El otro candidato que participa en estos comicios es Ralph Nader. Gore está furioso con él porque le «roba» votos de la franja progresista. Por su parte, Nader no se privó en toda la campaña de acusar a los dos candidatos de representar lo mismo.
Nader tiene 66 años y goza de un prestigio intachable entre los sectores progresistas. Austero y virtuoso, vive en una casa alquilada, carece de auto y el dinero que gana dictando conferencias o publicando libros lo invierte en la fundación dedicada a la defensa del consumidor. Los norteamericanos no tienen más que reconocimientos para con este militante de la sociedad civil que libró luchas a brazo partido contra el tabaquismo y enfrentó al poderoso imperio automotor de Michigan y los obligó a incluir en los autos el cinturón de seguridad y el parabrisas irrompible.
Sin embargo, a pesar de sus virtudes y talentos, es probable que Nader no supere el cinco por ciento de los votos, un porcentaje mínimo que de lograrlo le permitiría obtener los fondos estatales necesarios para organizar un partido político que en el futuro les dispute a los demócratas algunas bancas y estados.
El martes a última hora se sabrá quién es el presidente que durante cuatro años dirigirá la política de la primer potencia del mundo. En realidad, la proclamación del nuevo mandatario se conocerá una vez reunido el Colegio Electoral, una institución creada por los Padres Fundadores para equilibrar el peso de los estados grandes con los chicos y que en la Argentina rigió hasta la reforma del Pacto de Olivos.
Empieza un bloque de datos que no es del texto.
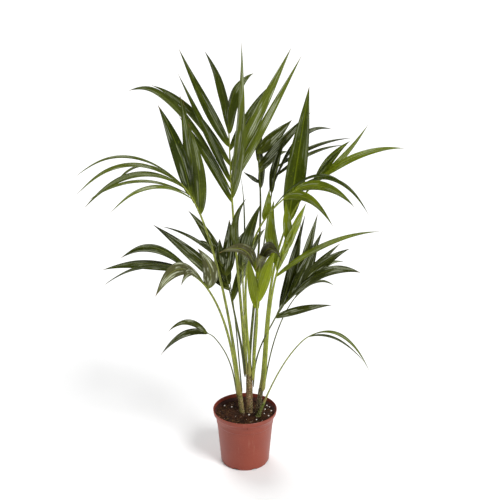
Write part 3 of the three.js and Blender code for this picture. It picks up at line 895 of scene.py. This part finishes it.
def make_pot():
    """One moulding, turned from its outline and notched at the foot, with soil stain and painted shade
    inside.
    """
    inside = [(r - POT_WALL, z) for r, z in reversed(OUTLINE[2:-2])]
    mouth = [(POT_RIM - POT_WALL, POT_HEIGHT)]
    floor = [(outer_radius(FOOT_BEVEL_HEIGHT) - POT_WALL, POT_FLOOR), (POT_INNER_RING, POT_FLOOR)]
    profile = rounded([(POT_INNER_RING, 0), *OUTLINE, *mouth, *inside, *floor], POT_CORNER)
    top = max(range(len(profile)), key=lambda i: profile[i][1] - 0.01 * i)
    # The inside below the rim is darkened, partly as soil stain and partly as painted shade.
    stain_and_shade = np.repeat([ease((i - top - 5) / 3) for i in range(len(profile))], POT_SIDES)
    skin = Skin()
    skin.loft(revolve(profile, POT_SIDES), [0.5] * len(profile), [0.0] * POT_SIDES, stain_and_shade)
    pot = skin.build("pot_body", [pot_material()], 40)
    tool = bpy.data.objects.new("drain_blocks", drain_blocks())
    bpy.context.scene.collection.objects.link(tool)
    notches = pot.modifiers.new("drains", "BOOLEAN")
    notches.operation = "DIFFERENCE"
    notches.object = tool
    notches.solver = "EXACT"
    graph = bpy.context.evaluated_depsgraph_get()
    mesh = bpy.data.meshes.new_from_object(pot.evaluated_get(graph))
    mesh.name = "grow_pot_skin"
    bpy.data.objects.remove(pot)
    bpy.data.objects.remove(tool)
    stand(finished(mesh, "grow_pot_skin", 40), "terracotta_plastic", "grow_pot")


# ---- Soil and grains ----


def soil_radius(z):
    """The soil's radius at a height, with its clearance to the pot."""
    return outer_radius(z) - POT_WALL - CLEARANCE


SOIL_REACH = soil_radius(SOIL_TOP)


def soil_height(r):
    """The height of the smooth soil mound at a radius."""
    return SOIL_TOP - SOIL_MOUND * (r / SOIL_REACH) ** 2


def ground(x, y):
    """The height of the rough soil surface."""
    rough = sum(height * bumpy((x, y, 0.0), width, seed) for height, width, seed in SOIL_ROUGHNESS)
    inner = ease((SOIL_REACH - math.hypot(x, y)) / SOIL_EDGE)
    return soil_height(math.hypot(x, y)) + rough * inner - SOIL_EDGE_DROP * (1 - inner)


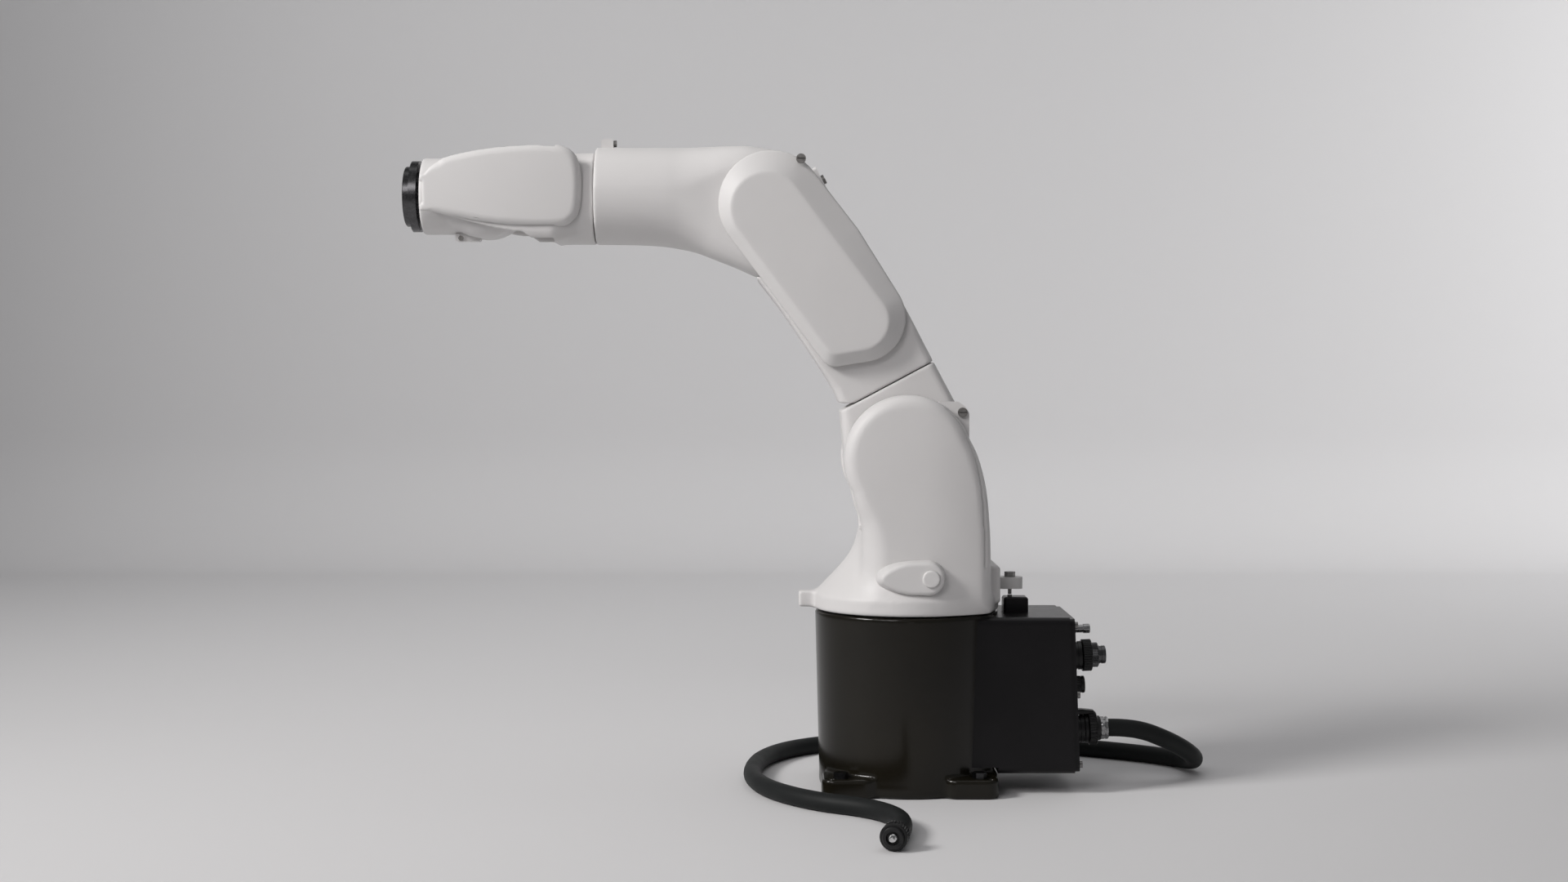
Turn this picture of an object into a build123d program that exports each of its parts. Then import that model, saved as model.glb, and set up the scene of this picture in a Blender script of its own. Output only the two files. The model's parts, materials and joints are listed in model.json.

De todas maneras, de lo que todos están seguros es de que gane quien gane, las líneas fundamentales de la política norteamericana no se modificarán. Es verdad que los demócratas suelen ser un poco más progresistas que los republicanos, pero esa orientación es vivida con más intensidad por los votantes que por los dirigentes, muchos de los cuales pertenecen al establishment político o empresarial y las decisiones que toman tiene más que ver con los intereses de ese sector que con las expectativas progresistas o conservadoras de ese electorado que, por otra parte, en lo fundamental está satisfecho con la sociedad en que viven y lo que menos desean es que se produzcan cambios.